The Mercedes-Benz CLA is yet another sleek "four-door coupe" from the German manufacturer and sits above the A-Class sedan in Merc's lineup. Having gone through a complete redesign in 2020, the CLA is fresh-faced and ready to impress. Under the hood lies a similar 2.0-liter turbocharged engine, but in this case, it produces 221 hp and 258 lb-ft of torque, which makes the CLA feel much faster and inspires more confidence from behind the steering wheel. A 0-60 time of 6.3 seconds is also significantly quicker than that of the A-Class. The CLA will return 25/35/29 mpg city/highway/combined in FWD guise, making it slightly less economical than the A-Class on the highway, but the extra power makes this small sacrifice worth it. On the road, the CLA feels more sporty, but handles bumps and undulations with ease. Inside, the CLA also feels more grown-up than the A-Class, and there's a tangible difference in comfort and overall experience. You also get more trunk space. These cars share most of the same features and safety tech, but at a starting price of $37,850, the CLA looks like the better bet.

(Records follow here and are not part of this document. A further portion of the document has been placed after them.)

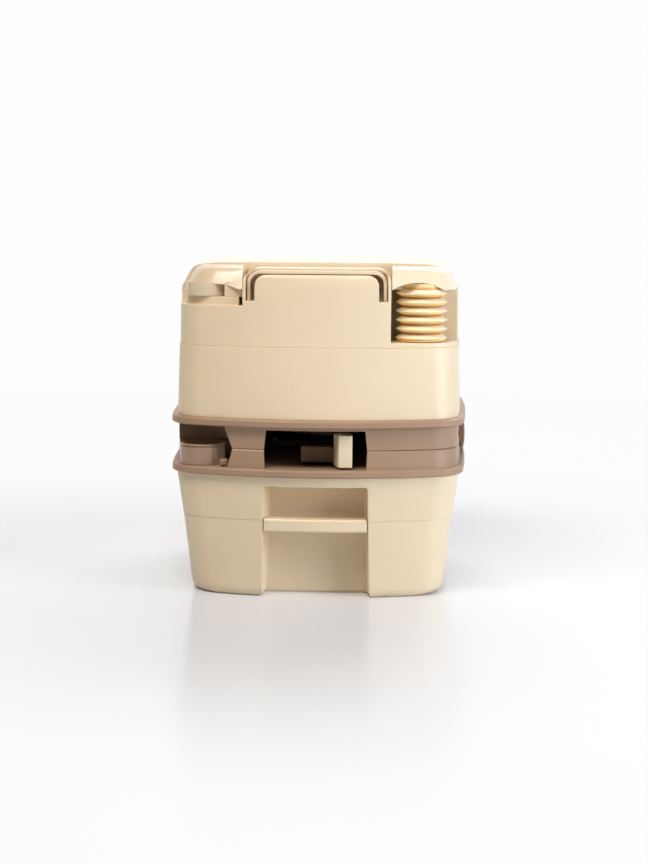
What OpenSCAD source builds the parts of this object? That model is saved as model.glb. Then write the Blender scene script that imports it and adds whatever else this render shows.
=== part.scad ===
/* [Overall form] */
// Width over the two brown flanges
flange_w = 370; // [350:1:380]
// Depth over the two brown flanges
flange_d = 415; // [402:1:430]
// Radius of the bow in the front and back faces
bow_r = 430; // [400:5:520]
// Radius of the nearly flat side faces
side_r = 1600; // [1200:50:2400]
// Radius of the upright corners
corner_r = 45; // [40:1:50]
// Wall of the moulded shells
wall_t = 3.2; // [2.6:0.1:4]
// Gap between pieces that move past each other
move_gap = 0.6; // [0.4:0.1:1]
// Gap between pieces that only rest near each other
rest_gap = 0.3; // [0.2:0.05:0.5]
// Radial play of a pin in its bore
pin_play = 0.05; // [0.02:0.01:0.1]

/* [Waste tank] */
// Height of the cream waste tank
tank_h = 152; // [140:1:165]
// How far the tank's foot is drawn in from the flange
foot_inset = 31.5; // [26:0.5:34]
// How far the tank is drawn in above its rounded foot
foot_top_inset = 23; // [18:0.5:25]
// How far the tank's mouth is drawn in from the flange
mouth_inset = 5.5; // [4:0.5:8]
// Height of the rounded foot
foot_h = 12; // [9:0.5:16]
// Height of the moulding line round the tank
seam_h = 97; // [90:1:104]
// Height of the hand recess in the tank's front
recess_h = 140; // [130:1:142]
// Width of the hand recess at the front, at its top
recess_w = 126; // [116:1:130]
// Width of the hand recess at its back wall, at its top
recess_back_w = 112; // [100:1:114]
// How much each side of the recess widens downward, for each unit of height
recess_draft = 0.04; // [0.02:0.005:0.05]
// Height of the bevel round the recess's foot
recess_foot_h = 5; // [3:0.5:7]
// Depth of the bevel round the recess's foot
recess_foot_d = 3; // [2:0.25:3.5]
// Depth of the hand recess
recess_d = 45; // [38:1:55]
// Radius of the recess's upper corners
recess_r = 4; // [2:0.5:8]

/* [Tank handle] */
// Height of the carrying bar's underside
bar_z = 83.5; // [77:0.5:88]
// Height of the carrying bar
bar_h = 15.5; // [13:0.5:18]
// Depth of the carrying bar
bar_d = 20; // [16:0.5:23]
// How far the bar lies behind the tank's front
bar_set_back = 1; // [0.5:0.25:3]
// Bevel on the bar's long edges
bar_bevel = 1.6; // [0.8:0.2:2.4]
// Gap between the bar's ends and the recess's sides
bar_end_gap = 1.3; // [1:0.1:2]
// Height of the tongue at each end of the bar
end_tongue_h = 10; // [8:0.5:11]
// Depth of the tongue at each end of the bar
end_tongue_d = 12; // [9:0.5:14]

/* [Brown mouldings] */
// Height of the lower flange
low_flange_h = 9; // [7:0.5:11]
// Height of the band on the lower flange
low_band_h = 23; // [20:0.5:26]
// Gap at the line where the two halves part
split_gap = 0.6; // [0.4:0.1:1]
// Height of the band under the upper flange
high_band_h = 27; // [24:0.5:30]
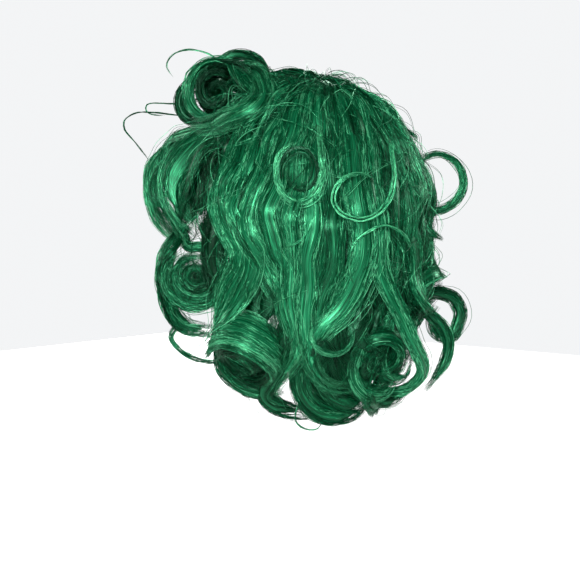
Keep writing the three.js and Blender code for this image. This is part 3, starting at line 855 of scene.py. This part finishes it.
def nape_curls():
    """The curls along the neck."""
    return [
        lock(dressed((-8, -96, 100), (-10, -122, 94), (-18, -144, 84), (-26, -160, 74), (-18, -172, 68),
            (-2, -178, 64), (16, -180, 60)), 18, 12, 190, 0.32, **NAPE_CURL),
        lock(dressed((8, -110, 98), (4, -136, 92), (6, -158, 84), (18, -174, 76), (36, -180, 68),
            (54, -178, 62), (66, -166, 58)), 20, 12, 200, 0.42, **NAPE_CURL),
        lock(dressed((40, -120, 88), (48, -142, 80), (60, -160, 70), (78, -170, 58), (94, -168, 50),
            (102, -156, 46)), 16, 10, 160, 0.35, **NAPE_CURL),
        lock(dressed((-70, -120, 76), (-62, -142, 72), (-46, -154, 70), (-28, -160, 68), (-10, -158, 66)),
            16, 10, 150, 0.25, **NAPE_CURL),
        lock(ring((74, -124, 82), (22, 8), (-60, 400), axis=(0.2, -0.5, 0.84)), 22, 9, 200, 0.5, root=0.9,
            tip=0.8, step=4.5, swirl=1.5),
        lock(dressed((66, -104, 92), (58, -122, 88), (54, -142, 84), (62, -158, 78), (78, -160, 74),
            (88, -148, 72)), 18, 10, 170, 0.55, **NAPE_CURL),
        lock(dressed((88, -84, 84), (80, -104, 84), (76, -126, 80), (82, -144, 74), (96, -146, 68),
            (102, -134, 66)), 14, 9, 140, 0.5, **NAPE_CURL),
        lock(dressed((22, -116, 88), (20, -142, 80), (32, -162, 72), (52, -170, 66), (68, -160, 62)), 26, 12,
            190, 0.35, tip=0.8, step=5),
        lock(dressed((-34, -112, 78), (-36, -134, 74), (-30, -152, 70), (-16, -164, 66)), 30, 14, 170, 0.15,
            root=0.9, tip=0.8, step=5),
        lock(dressed((40, -100, 84), (36, -124, 80), (40, -146, 74), (52, -160, 66)), 34, 14, 190, 0.15,
            root=0.9, tip=0.8, step=5),
        lock(dressed((84, -96, 60), (90, -120, 56), (92, -142, 50), (86, -158, 46)), 34, 14, 170, 0.15,
            root=0.9, tip=0.8, step=5),
        lock(dressed((2, -172, 68), (0, -186, 68), (8, -194, 68), (20, -194, 68), (26, -184, 66)), 2, 2, 14,
            0.4, root=0.9, tip=0.6, step=3.5, loose=0, wave=0.1, radius=0.28),
    ]


def back_curls():
    """The curls that end the hair from the middle of the back round to the right ear."""
    locks = []
    curls = [(103, 138, 22, 1), (124, 126, 26, -1), (146, 132, 23, 1), (166, 122, 22, -1)]
    for turn, fall, radius, way in curls:
        spot = head((turn, fall, 24 + 0.4 * lift(turn, fall)))[0]
        facing = math.degrees(math.atan2(spot[1], spot[0]))
        centre, axis = axes(facing) @ spot, (0.3 * way, -0.55, 0.78)
        feed = hanging((turn + 4 * way, 78, 22), (turn - 4 * way, 96, 22), (turn - 2 * way, 108, 23))
        coil = ring(centre, (radius, radius - 3), (0, 340 * way), axis=axis, facing=facing)
        core = ring(centre, (radius - 6, 4), (0, 500 * way), axis=axis, facing=facing)
        path = [from_whorl(turn + 5 * way, 60, 22), feed, coil]
        locks.append(lock(path, 26, 10, 240, 0.5, step=6.5, tip=0.8, billow=1.6))
        locks.append(lock(core, 24, 8, 130, 0.15, root=0.9, tip=0.8, step=4.5, swirl=1))
    return locks


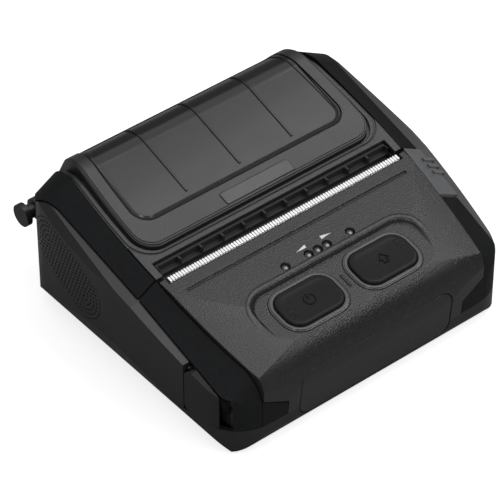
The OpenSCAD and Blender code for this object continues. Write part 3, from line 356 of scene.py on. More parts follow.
def edge_polish_and_glint_group():
    """Mask of edges: where the rounded normal leaves the true one, broken up by noise. It lowers
    the roughness of rubbed edges and paints them lighter as a highlight.
    """
    tree = bpy.data.node_groups.new("edge wear", "ShaderNodeTree")
    socket(tree, "Rounded", "INPUT", "Vector")
    socket(tree, "Amount", "INPUT", "Float", 0.3)
    socket(tree, "Mask", "OUTPUT", "Float")
    source = tree.nodes.new("NodeGroupInput")
    sink = tree.nodes.new("NodeGroupOutput")
    coords = node(tree, "TexCoord").outputs["Object"]
    dot = node(tree, "VectorMath", operation="DOT_PRODUCT")
    tree.links.new(source.outputs["Rounded"], dot.inputs[0])
    tree.links.new(node(tree, "NewGeometry").outputs["Normal"], dot.inputs[1])
    bent = maths(tree, "SUBTRACT", 1.0, dot.outputs["Value"], clamp=True)
    edge = maths(tree, "MULTIPLY", bent, 9.0, clamp=True)
    broken = spread(tree, noise(tree, coords, 160.0, 4.0, 0.65), 0.25, 1.0, 0.35, 0.65)
    worn_glint = maths(tree, "MULTIPLY", edge, broken, clamp=True)
    mask = maths(tree, "MULTIPLY", worn_glint, source.outputs["Amount"], clamp=True)
    tree.links.new(mask, sink.inputs["Mask"])
    return tree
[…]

The battle between the A-Class and A3 continues unabated, with both companies delivering some excellent products. The A3 sedan might be Audi's cheapest offering in the US, but it's far from feeling cheap. This subcompact executive brings the heat with several impressive features. Under the hood, the A3 delivers a similar 184 hp and 221 lb-ft of torque from its 2.0-liter engine, but it manages to feel faster and more responsive than the A-Class, especially with a zero to sixty time of 6.6 seconds. The 2020 A3 beats the Merc with a fuel economy rating of 27/36/30 mpg on the city/highway/combined. Riding on the MQB platform means the A3 feels refined and athletic, but not quite as sharp as the Mercedes-Benz. The interior of the A3 is not as impressive as the A-Class Sedan and is tight, especially in the rear, but on the other side, it offers more trunk space at 12.3 cubic feet. The A3 doesn't offer as many standard features, and its infotainment is not up to the A-Class' standards. If you want a quicker car, get the Audi. For everything else, get the Merc.